▶ _What this task involves_: Below is a listing; restate from it, character for character, the lines beginning at the line holding "make_body()" and ending at the line holding "return vectors /", both included.

▶ _Raw data_:

## START

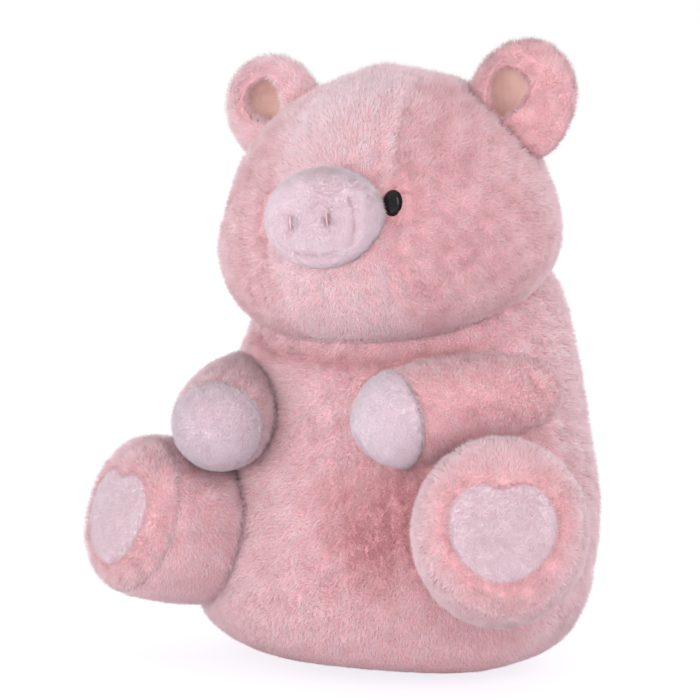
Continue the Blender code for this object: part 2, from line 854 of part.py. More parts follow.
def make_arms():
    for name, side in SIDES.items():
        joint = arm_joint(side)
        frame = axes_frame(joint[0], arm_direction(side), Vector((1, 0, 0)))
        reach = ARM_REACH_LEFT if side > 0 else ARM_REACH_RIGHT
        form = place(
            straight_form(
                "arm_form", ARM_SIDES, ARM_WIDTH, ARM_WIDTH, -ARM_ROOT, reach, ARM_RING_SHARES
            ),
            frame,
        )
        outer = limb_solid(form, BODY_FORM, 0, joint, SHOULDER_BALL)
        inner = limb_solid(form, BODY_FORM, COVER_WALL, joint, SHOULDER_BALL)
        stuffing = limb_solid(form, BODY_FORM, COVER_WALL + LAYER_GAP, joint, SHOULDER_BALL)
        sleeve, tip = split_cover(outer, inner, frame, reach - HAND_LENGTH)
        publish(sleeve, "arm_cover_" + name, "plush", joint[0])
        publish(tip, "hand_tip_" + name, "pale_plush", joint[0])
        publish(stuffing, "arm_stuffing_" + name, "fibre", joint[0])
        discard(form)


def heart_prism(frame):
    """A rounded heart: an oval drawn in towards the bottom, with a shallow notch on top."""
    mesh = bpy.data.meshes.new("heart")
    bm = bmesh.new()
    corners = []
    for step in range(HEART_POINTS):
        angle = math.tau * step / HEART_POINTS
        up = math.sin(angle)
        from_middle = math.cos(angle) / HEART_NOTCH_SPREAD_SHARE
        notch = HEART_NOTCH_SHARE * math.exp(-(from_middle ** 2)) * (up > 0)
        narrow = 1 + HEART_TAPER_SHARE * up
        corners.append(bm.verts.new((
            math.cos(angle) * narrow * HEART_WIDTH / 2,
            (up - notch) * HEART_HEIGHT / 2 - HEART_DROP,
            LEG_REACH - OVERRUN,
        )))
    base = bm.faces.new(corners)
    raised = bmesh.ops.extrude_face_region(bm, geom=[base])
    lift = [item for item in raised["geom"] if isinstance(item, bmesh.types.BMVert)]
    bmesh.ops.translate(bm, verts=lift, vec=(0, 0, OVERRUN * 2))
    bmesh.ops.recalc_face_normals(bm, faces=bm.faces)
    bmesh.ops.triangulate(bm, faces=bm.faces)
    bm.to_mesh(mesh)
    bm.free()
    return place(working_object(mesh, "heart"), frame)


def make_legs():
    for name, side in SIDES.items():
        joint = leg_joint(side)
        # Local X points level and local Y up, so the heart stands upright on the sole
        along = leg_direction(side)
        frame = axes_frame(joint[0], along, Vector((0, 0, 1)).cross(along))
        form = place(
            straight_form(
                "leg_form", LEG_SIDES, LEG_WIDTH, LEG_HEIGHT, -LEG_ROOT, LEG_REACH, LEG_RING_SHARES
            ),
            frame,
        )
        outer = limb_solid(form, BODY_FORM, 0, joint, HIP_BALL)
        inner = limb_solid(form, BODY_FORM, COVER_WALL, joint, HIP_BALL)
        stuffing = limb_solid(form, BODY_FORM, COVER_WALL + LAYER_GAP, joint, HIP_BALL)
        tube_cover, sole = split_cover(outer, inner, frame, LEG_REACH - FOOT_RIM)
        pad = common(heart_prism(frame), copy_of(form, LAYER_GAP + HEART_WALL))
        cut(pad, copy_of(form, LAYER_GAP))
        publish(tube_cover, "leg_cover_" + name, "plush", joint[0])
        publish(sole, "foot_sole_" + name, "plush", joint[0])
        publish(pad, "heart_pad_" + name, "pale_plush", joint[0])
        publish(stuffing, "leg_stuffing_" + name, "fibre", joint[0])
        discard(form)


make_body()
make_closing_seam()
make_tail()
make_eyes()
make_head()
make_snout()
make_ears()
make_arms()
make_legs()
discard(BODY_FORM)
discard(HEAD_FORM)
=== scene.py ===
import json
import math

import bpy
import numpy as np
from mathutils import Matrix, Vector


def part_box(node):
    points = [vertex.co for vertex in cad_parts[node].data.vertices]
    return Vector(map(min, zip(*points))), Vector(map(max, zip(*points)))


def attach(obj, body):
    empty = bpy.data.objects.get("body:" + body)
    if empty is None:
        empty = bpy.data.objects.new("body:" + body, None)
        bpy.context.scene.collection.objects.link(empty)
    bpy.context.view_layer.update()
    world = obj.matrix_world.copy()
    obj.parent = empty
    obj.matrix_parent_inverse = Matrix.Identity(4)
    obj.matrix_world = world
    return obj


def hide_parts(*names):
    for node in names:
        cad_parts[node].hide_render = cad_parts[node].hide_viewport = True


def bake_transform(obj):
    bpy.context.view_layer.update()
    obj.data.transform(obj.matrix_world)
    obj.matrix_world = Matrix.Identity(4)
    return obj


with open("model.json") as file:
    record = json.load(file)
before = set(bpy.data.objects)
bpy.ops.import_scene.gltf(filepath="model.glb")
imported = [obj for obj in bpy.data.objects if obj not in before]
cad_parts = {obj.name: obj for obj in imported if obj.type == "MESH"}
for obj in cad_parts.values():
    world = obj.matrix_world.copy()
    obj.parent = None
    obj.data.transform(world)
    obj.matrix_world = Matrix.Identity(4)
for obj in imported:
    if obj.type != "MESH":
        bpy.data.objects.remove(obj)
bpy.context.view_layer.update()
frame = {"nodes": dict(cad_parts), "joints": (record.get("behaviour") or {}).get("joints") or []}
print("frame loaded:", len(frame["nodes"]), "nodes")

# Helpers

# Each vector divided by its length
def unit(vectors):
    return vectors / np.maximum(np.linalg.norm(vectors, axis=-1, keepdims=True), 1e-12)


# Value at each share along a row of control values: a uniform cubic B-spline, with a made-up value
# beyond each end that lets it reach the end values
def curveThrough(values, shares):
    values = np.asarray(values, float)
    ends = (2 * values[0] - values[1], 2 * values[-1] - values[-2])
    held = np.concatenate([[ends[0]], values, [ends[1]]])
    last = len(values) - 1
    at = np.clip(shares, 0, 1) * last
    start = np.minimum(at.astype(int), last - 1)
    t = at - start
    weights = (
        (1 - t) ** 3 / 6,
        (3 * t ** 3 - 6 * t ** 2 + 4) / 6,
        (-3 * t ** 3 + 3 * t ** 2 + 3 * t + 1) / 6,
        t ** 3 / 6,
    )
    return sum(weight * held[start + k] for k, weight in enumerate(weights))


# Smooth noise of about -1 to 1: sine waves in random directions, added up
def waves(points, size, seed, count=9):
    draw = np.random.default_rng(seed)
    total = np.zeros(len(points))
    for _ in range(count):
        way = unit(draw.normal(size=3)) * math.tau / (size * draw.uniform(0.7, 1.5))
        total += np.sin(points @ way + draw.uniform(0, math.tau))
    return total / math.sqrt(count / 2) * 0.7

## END

▶ _Answer for this exercise_:
make_body()
make_closing_seam()
make_tail()
make_eyes()
make_head()
make_snout()
make_ears()
make_arms()
make_legs()
discard(BODY_FORM)
discard(HEAD_FORM)
=== scene.py ===
import json
import math

import bpy
import numpy as np
from mathutils import Matrix, Vector


def part_box(node):
    points = [vertex.co for vertex in cad_parts[node].data.vertices]
    return Vector(map(min, zip(*points))), Vector(map(max, zip(*points)))


def attach(obj, body):
    empty = bpy.data.objects.get("body:" + body)
    if empty is None:
        empty = bpy.data.objects.new("body:" + body, None)
        bpy.context.scene.collection.objects.link(empty)
    bpy.context.view_layer.update()
    world = obj.matrix_world.copy()
    obj.parent = empty
    obj.matrix_parent_inverse = Matrix.Identity(4)
    obj.matrix_world = world
    return obj


def hide_parts(*names):
    for node in names:
        cad_parts[node].hide_render = cad_parts[node].hide_viewport = True


def bake_transform(obj):
    bpy.context.view_layer.update()
    obj.data.transform(obj.matrix_world)
    obj.matrix_world = Matrix.Identity(4)
    return obj


with open("model.json") as file:
    record = json.load(file)
before = set(bpy.data.objects)
bpy.ops.import_scene.gltf(filepath="model.glb")
imported = [obj for obj in bpy.data.objects if obj not in before]
cad_parts = {obj.name: obj for obj in imported if obj.type == "MESH"}
for obj in cad_parts.values():
    world = obj.matrix_world.copy()
    obj.parent = None
    obj.data.transform(world)
    obj.matrix_world = Matrix.Identity(4)
for obj in imported:
    if obj.type != "MESH":
        bpy.data.objects.remove(obj)
bpy.context.view_layer.update()
frame = {"nodes": dict(cad_parts), "joints": (record.get("behaviour") or {}).get("joints") or []}
print("frame loaded:", len(frame["nodes"]), "nodes")

# Helpers

# Each vector divided by its length
def unit(vectors):
    return vectors / np.maximum(np.linalg.norm(vectors, axis=-1, keepdims=True), 1e-12)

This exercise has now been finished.